From childhood their lives revolve around institutions- club, school, juku [cram school]. They have no idea what to do with their free time. In my childhood, my friends and I had hours/days/weeks of free time in which we learned to amuse ourselves. Lots of kids here are on “salaryman” schedules from a young age. 6am to 9pm – morning practice, school, after-school club, juku. (bgaudry)
- Problem 5: Fear
Many people expressed the opinion that Japanese people are simply too scared to change the status quo and risk kicking up a fuss.
They need to work late trying to figure out what to do with all that time. Seriously, at the bottom line it is fear. Mainly, the fear that, if things aren’t successful, it won’t be because they weren’t putting in the hours. (yabits)
I think the economy and the fear of losing one’s job has a lot to do with it. Japan also has a long history of being a stationary culture. One’s life is defined by their occupation, which comes before family, hobbies, or other personal/private goals or endeavors. People don’t change career or move around all that much, therefore sacrificing your “other time” for work is not really seen as a big problem. (Thomas Proskow)
As a foreigner it may seem obvious that people just need to take a stand and go home when their contract states they can. However, it’s obviously a lot more complex than that, with pressure coming not only from fear of the judgement of coworkers and superiors, but also fear of changing a whole way of life you’ve been brought up with. After all, going your own way when everyone around you says differently can’t be easy.
During Japan’s economic golden years, the West looked to Japanese companies as a model for how to achieve economic growth. However, these days Japan’s working environment is often criticised by foreigners, and seen as detrimental in a fast-changing and globalising world. There is also concern for the workers, as well as frustration – surely no-one actually enjoys working these ridiculous hours, so why don’t they just say “enough is enough”? Looking from a foreign perspective, it seems easy enough, but the Japanese have a whole lifetime of cultural norms standing in their way. No one wants to be the one to go home early (i.e. on time), and give off the impression of not caring about the “group”, and you can be sure that those who do are talked about by their colleagues.

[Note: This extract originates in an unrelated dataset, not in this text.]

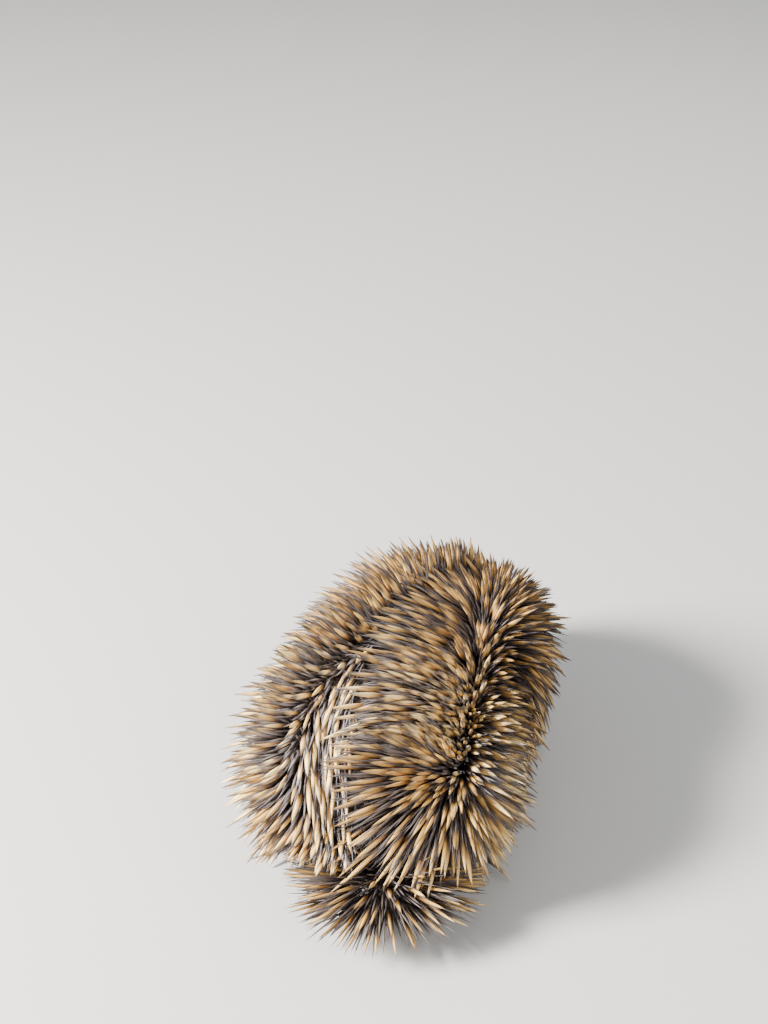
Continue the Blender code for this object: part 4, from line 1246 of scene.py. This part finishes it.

Working in a Japanese company as a foreigner can be endlessly frustrating, however we are also relatively free from the societal pressures that our coworkers experience, both consciously and subconsciously. From our position we have the ability to assess the negatives and embrace the positives. Maybe we can learn a little more about loyalty and being a team player, while showing our exhausted coworkers that there might be more to life than work.